Norberto Emmerich y Carla Álvarez

La pizzería Little Caesars está en el medio de la populosa e industrial Ciudad Juárez.
Es parte de una cadena global muy popular en México y el local se muestra de cara a la avenida dentro de una gran plaza comercial.

Hasta allí llegaron los disparos de la pandilla de Los Mexicles que mataron a cuatro periodistas de Megaradio, el pasado jueves 11 de agosto, a raíz de una “entrega” traicionera acaecida en la cárcel N° 3, donde 3 presos fueron asesinados. Una balacera caótica recorrió toda la ciudad sin destinatarios premeditados; el ataque le
tocó a cualquiera, dos mujeres asfixiadas en un autoservicio incendiado, un menor de 12 años, tiendas diversas, gasolineras. La jornada terminó con 11 muertos, la mayoría no vinculados a carteles del narcotráfico, como si fuera un “berrinche” al galope, ahora contra la sociedad civil.

Al día siguiente una epidemia de quema de vehículos asoló varias ciudades de Baja California, empezando por la gran ciudad de Tijuana y pasando por la capital Mexicali, Tecate, Rosarito y Ensenada. Algo similar sucedió al mismo tiempo en Michoacán, en la costa del Pacífico.

Aunque la Secretaría de la Defensa Nacional afirmó que estas acciones “tienen un propósito de propaganda criminal” lo cierto es que comienza a difundirse la idea de ataques terroristas. El narcotráfico mexicano se cuidó de no atacar al gobierno, a Estados Unidos, ni a la población civil. No siempre pudo cuidar tajantemente esa frontera de autoprotección, pero se mantuvo alineado a esa marca que ahora ha roto en varios eslabones al mismo tiempo.

En el año 2019, el entonces presidente Donald Trump buscó incluir a los carteles mexicanos en la lista de organizaciones terroristas, lo que fue desestimado de manera cortante por el gobierno de López Obrador. El canciller Marcelo Ebrard afirmó rotundamente que “México no admitirá nunca acción alguna que signifique violación
a su soberanía nacional. Actuaremos con firmeza”.

En el mismo momento, y muy lejos de la frontera norte latinoamericana, una bomba dejaba cinco muertos y más de 20 heridos en el populoso y empobrecido barrio bautizado como “Cristo del Consuelo”, ubicado en la ciudad costera de Guayaquil, donde está el puerto más importante de Ecuador.

En lo que va del año ya se han vivido en el país unos 180 ataques con explosivos y evidentemente lo acontecido en el Cristo del Consuelo no es único. Sin embargo, el uso de explosivos por parte de la delincuencia y del narcotráfico son inéditos en el país y más todavía lo son los ataques a la sociedad civil.

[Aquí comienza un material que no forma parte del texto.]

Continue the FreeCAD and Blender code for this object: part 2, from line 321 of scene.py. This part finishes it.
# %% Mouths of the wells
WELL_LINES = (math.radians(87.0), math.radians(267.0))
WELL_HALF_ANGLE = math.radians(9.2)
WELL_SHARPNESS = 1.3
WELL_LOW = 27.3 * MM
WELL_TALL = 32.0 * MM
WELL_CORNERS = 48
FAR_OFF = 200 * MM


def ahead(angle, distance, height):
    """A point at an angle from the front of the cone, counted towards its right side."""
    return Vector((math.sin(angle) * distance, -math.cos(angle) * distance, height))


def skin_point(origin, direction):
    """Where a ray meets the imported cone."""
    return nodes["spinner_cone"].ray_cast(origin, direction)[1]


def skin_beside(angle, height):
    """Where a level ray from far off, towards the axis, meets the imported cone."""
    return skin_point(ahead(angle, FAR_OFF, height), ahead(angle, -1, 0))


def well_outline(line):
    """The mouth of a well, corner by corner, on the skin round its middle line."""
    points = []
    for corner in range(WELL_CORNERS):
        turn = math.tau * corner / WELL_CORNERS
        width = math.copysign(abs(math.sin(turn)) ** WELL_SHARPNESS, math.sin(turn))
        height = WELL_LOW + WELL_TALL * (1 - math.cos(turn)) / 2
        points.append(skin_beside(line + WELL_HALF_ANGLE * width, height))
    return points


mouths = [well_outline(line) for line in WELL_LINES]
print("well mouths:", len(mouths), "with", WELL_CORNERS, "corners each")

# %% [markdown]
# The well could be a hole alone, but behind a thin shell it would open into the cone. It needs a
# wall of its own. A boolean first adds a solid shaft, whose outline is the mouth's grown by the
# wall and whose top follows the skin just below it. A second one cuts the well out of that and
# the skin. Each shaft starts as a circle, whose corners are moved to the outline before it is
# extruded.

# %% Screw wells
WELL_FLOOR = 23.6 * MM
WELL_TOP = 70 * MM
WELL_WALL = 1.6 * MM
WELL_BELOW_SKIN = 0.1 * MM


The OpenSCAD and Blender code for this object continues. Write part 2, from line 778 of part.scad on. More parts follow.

La violencia sigue en aumento, en cantidad y en brutalidad. Los hechos violentos han convertido a Ecuador en noticia internacional, al menos desde hace dos años: masacres carcelarias con cientos de muertos dentro, decapitados, cadáveres colgados de puentes, y ahora el uso de bombas para amedrentar a la sociedad civil.
Todo esto es difícil de procesar para un país y para una sociedad, que siempre se habían considerado a sí misma como una isla de paz.

La versión oficial responsabiliza de la detonación en el Cristo del Consuelo a una de las pandillas más poderosas del país, “Los Tiguerones”, cuya fuerza radica en la amplitud de su base social y evidentemente en los ingentes ingresos que les genera el control de las rutas de paso de la droga por el territorio ecuatoriano más la venta de sustancias en el mercado interno. Otras fuentes desmienten la versión oficial y señalan que este ataque responde a las formas en que la policía está llevando adelante su lucha contra el narcotráfico: delaciones, sobornos, recompensas (en dinero o libertad), entre otros métodos oscuros. Sea cual fuere la versión que corresponde a la realidad, lo cierto es que ambas han derivado en una suerte de narco-terrorismo, o eso dicen ante los micrófonos los “expertos” consultados.
La apelación al narco-terrorismo no es nueva y la semejanza de estos ataques con las prácticas terroristas implica someterse a una fuerte presión internacional, algo que le agrega más peligro. Se dice que estos ataques son una “declaración de poder dirigida al Estado y a su población, un recordatorio de quién manda”. La afirmación
es interesante, pero está cargada de ideología y de visiones teleológicas, que utilizan a la realidad como excusa para etiquetar los procesos sociales con argumentos reviamente seleccionados.

Tanto en México como en Ecuador sobran los reclamos de intervención militar y los estados de excepción, pero hacen falta buenas políticas sociales y de seguridad, pero sobre todo, hace falta valentía política para reconocerlo y para ponerlas en marcha.